My eyes close, and tears start to roll down my face. In my mind, I’m on the operating table, bright lights above me…and then all of a sudden I’m lying in the soft, bright green grass of a beautiful, lush field. I feel the warm breeze blowing across my face as I lie there, palms open. I feel the sunshine on my face and stare up at the bluest of skies. I can even sense the soft, thick coat of sheep’s wool. A smile rests across my face. I am completely at peace.
I’m right here with you, sweet girl. Don’t you worry. I’m right here. All you have to do is lie down and rest.
I hear the words and feel them all at the same time. He’s there reminding me, it will all be okay. The Lord is my shepherd, I don’t have to worry, I don’t have to fear. I can lie down and rest. I can surrender fully.
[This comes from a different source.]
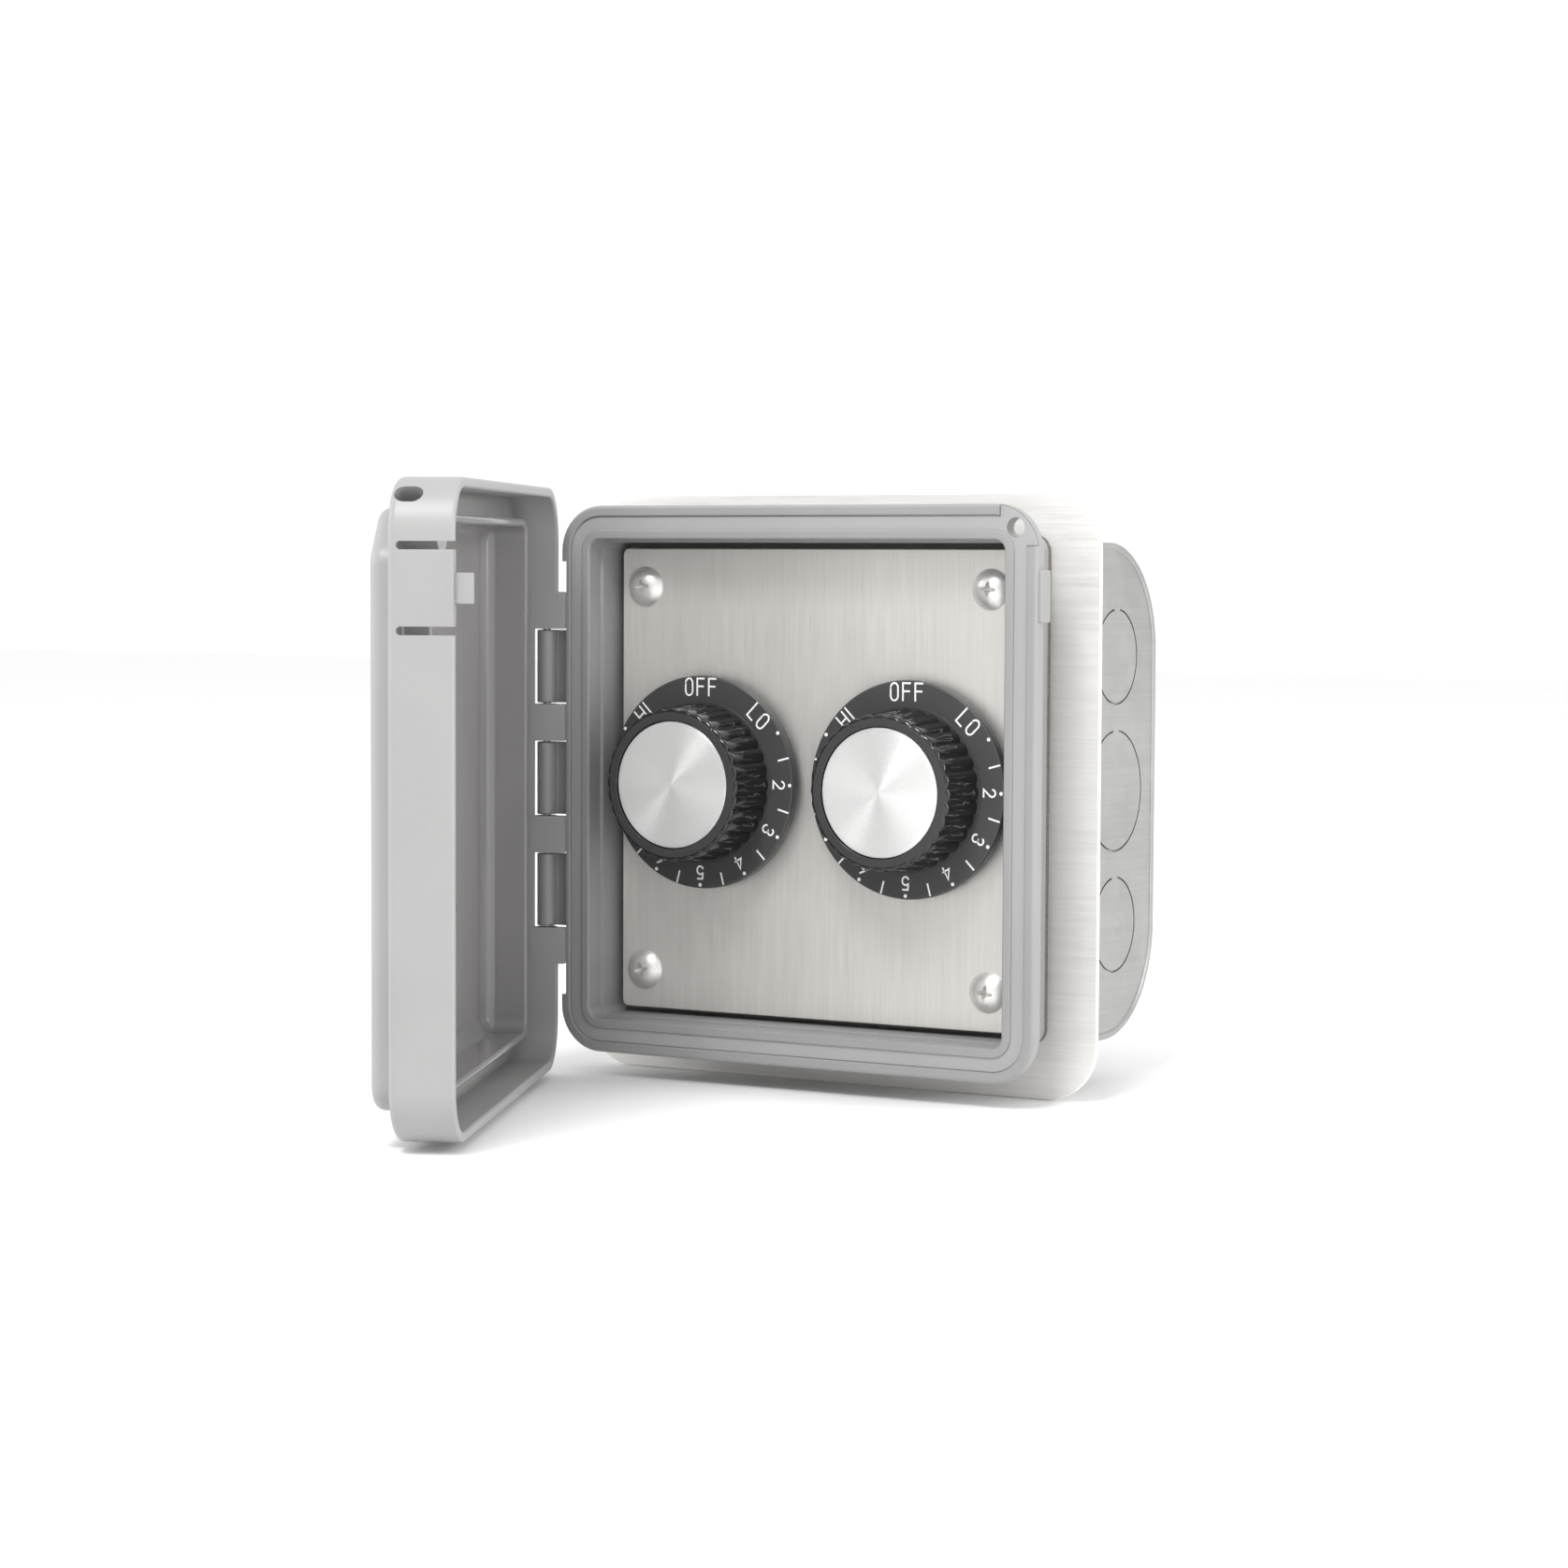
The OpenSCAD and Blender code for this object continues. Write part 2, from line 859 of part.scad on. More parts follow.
module latch_tongue() {
  outer = lid_w / 2;
  inner = outer - skin;
  barb_y = lid_rim + hook_len - barb_len;
  color("lightgray")
    swung_open() {
      translate([inner, lid_rim - tongue_len, latch_z - tongue_w / 2])
        cube([skin, tongue_len, tongue_w]);
      translate([0, 0, latch_z - tongue_w / 2])
        linear_extrude(tongue_w)
          polygon([
            [inner, lid_rim - ramp_len], [outer, lid_rim - ramp_len],
            [outer + ramp_out, lid_rim], [inner, lid_rim]
          ]);
      translate([0, 0, latch_z - hook_w / 2])
        linear_extrude(hook_w)
          polygon([
            [inner, lid_rim - hook_root], [inner + hook_t, lid_rim - hook_root],
            [inner + hook_t, lid_rim + hook_len], [inner, lid_rim + hook_len],
            [inner - barb_in, barb_y], [inner, barb_y - barb_ramp]
          ]);
    }
}

// ---- Nodes ----

box_wrap();
box_side_left();
box_side_right();
box_ears();
ground_screw();
wall_plate();
cover_gasket();
cover_base();
rim_seal();
hinge_pin();
faceplate();
faceplate_screws();
switch_front(left);  // switch_front_left
switch_front(right);  // switch_front_right
switch_case(left);  // switch_case_left
switch_case(right);  // switch_case_right
switch_terminals(left);  // switch_terminals_left
switch_terminals(right);  // switch_terminals_right
contact_strip(left);  // contact_strip_left
contact_strip(right);  // contact_strip_right
bushing_nuts();
lock_washers();
switch_shaft(left);  // switch_shaft_left
switch_shaft(right);  // switch_shaft_right
switch_cam(left);  // switch_cam_left
switch_cam(right);  // switch_cam_right
knob(left);  // knob_left
knob(right);  // knob_right
knob_cap(left);  // knob_cap_left
knob_cap(right);  // knob_cap_right
knob_spring(left);  // knob_spring_left
knob_spring(right);  // knob_spring_right
lid_frame();
lid_dome();
latch_tongue();
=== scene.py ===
"""Looks of a two-dial outdoor controller: steel box, trim plate, weatherproof cover and dials."""

import json
import math

import bmesh
import bpy
from mathutils import Matrix, Vector


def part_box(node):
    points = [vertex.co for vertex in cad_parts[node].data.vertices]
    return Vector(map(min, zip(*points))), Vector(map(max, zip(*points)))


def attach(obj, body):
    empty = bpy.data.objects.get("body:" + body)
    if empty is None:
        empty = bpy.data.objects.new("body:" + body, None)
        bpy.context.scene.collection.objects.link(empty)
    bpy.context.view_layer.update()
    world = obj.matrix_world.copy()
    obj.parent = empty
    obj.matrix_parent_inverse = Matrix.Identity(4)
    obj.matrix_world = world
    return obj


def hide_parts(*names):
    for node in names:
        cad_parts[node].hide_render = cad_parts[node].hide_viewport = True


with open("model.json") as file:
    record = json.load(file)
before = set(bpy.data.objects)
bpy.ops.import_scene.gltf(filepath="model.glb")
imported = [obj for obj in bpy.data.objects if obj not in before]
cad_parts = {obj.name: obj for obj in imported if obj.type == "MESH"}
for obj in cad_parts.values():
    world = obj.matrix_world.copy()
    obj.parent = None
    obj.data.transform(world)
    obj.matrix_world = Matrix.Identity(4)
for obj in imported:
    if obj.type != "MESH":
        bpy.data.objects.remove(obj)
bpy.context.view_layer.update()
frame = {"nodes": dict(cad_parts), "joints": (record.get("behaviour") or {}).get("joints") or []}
MM = 0.001

# ---- Places from the frame, in millimetres: X right, Y into the wall, Z up ----


def box_mm(node):
    low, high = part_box(node)
    return low / MM, high / MM


joints = {joint["name"]: joint for joint in frame["joints"]}
HINGE_X, HINGE_Y, LIFT = (value / MM for value in joints["lid_hinge"]["pos_m"])
LID_SWING = math.radians(joints["lid_hinge"]["range_deg"][0])
KNOB_X = joints["right_knob_turn"]["pos_m"][0] / MM

COVER_DEPTH = 19
SEAT = box_mm("cover_gasket")[0].y
RIM = SEAT - COVER_DEPTH
FACE = box_mm("faceplate")[0].y
FACE_BACK = box_mm("faceplate")[1].y
CAP_FRONT = box_mm("knob_cap_left")[0].y

# Cover
RIM_W, RIM_H, RIM_R = 123.4, 127.3, 10.5
FLANGE_T = 4
BAND_OUT, GROOVE, BAND_IN = 2.5, 3.1, 2.2
GROOVE_DEPTH = 1.2
MOUTH_STEP, STEP_IN, WALL_T, FLOOR_T = 5, 0.7, 2, 2
OPENING_W, OPENING_H, OPENING_R = 98, 76, 4
LOW_CORNER, LIP_BEVEL = 9.2, 3.2
LOCK_X, LOCK_Z, LOCK_R = 56.3, 58.5, 2.1
CATCH_Z, CATCH_H, CATCH_OUT, CATCH_BACK = 43.5, 11.4, 0.7, 5.8
BOSS_R, SCREW_HOLE_R = 5, 2.3
SCREW_X, SCREW_Z = 45.2, 44.9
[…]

Oh, how I love these fleeting moments with the Holy Spirit. I used to think that sounded crazy, talk of these spiritual encounters (my friend and I like to call them “a little bit of woo-woo”), but now I know it’s how He meets with us when we are desperate for his presence. We just have to be willing to receive, to be open to what His Spirit has for us. The direct line to the God of wonders is always available to us, if only we would make the time and space to be still and listen.
I bask in my new super-power of peacefulness, finish with my make up, and pick up the phone to read a text. It’s then that I notice the date… February 23rd. 2/23. Just like the verse that had just breathed new life into me, Psalm 23:2. That made me laugh out loud. I mean, come on!!! Ok, God, I get it! I hear you!
From that day until the surgery, I am washed in perfect peace. Ok, maybe not totally perfect; I am human after all. But sufficient. And with all the conviction I can muster, I do just as He says. I lay down in the soft, green pasture and surrender. Because my Shepherd’s got me. My Shepherd will never leave my side. My Shepherd will lead me down that mountain.
And just like that, as my eyelids lift slowly in that tiny, muted green recovery room, I realize I’ve made it. I’m still there, resting in that lush, green field, the once ominous mountain now only a shadow in the distance.
He’s led me down to safe pasture.
Recovery is slow, but there is stillness and growth in healing. Not only does our body have to slow down and rest, but our faith needs time to sprout new off-shoots, to cultivate the beginnings of new roots. As unwelcome as they are, trials and hardships make for the most fertile soil. You may end up growing fruit to share with others, a tree for someone to lean on, or an endless field of soft, green grass for one to find rest.
Whatever you produce from your pain, His love and faithfulness will shine through you for the all world to see. Not even the tallest, darkest, most treacherous mountain can block your light.
The Shepherd will make sure of that.